Based on a cult novel by Michael Muhammad Knight (who also co-wrote the screenplay), The Taqwacores stars Bobby Naderi as a shy, devout young engineering student who takes a room in a Buffalo boarding house filled with people who share his Muslim faith, albeit in decidedly unconventional ways. Some drink or take drugs; others rip pages out of the Koran if they disagree with the doctrine. And they all listen to punk rock, letting that scene’s DIY ethos and spirit of communion inform their vision of Islam as a religion that welcomes misfits.

When Knight first wrote The Taqwacores, his idea of “Muslim punk” was pure fantasy, but since the book came out in 2004, an actual scene has emerged across the country, and some of those Knight-inspired bands appear in the film, in a climactic sequence that sees the housemates hosting a rowdy, divisive Taqwacore show. That literalizing of the imaginary is somewhat problematic. Because The Taqwacores isn’t played for farce, some of its more outrageous elements—like the sight of a radical lesbian in a burka—come off as jarring, when they should be at least a little comic. Also, the acting and directing is often amateurish, and the story slow to develop.

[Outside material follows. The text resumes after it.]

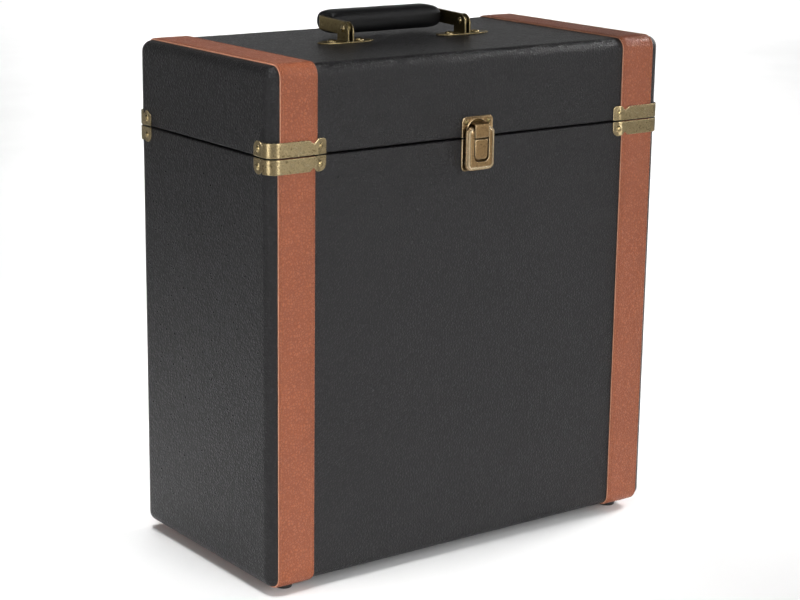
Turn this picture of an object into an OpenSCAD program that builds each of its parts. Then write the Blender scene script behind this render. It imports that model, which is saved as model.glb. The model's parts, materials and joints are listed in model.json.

But The Taqwacores deepens as it plays out, and rewards viewers who stick with it through the clumsier passages. The film is moving and thought-provoking, both in its plea for universal inclusion and in the way Knight and writer-director Eyad Zahra seriously consider how sects within sects continue to bicker and belittle each other over the finer points of their beliefs. The Taqwacores is impassioned, in other words, and passion goes a long way toward redeeming the rickety.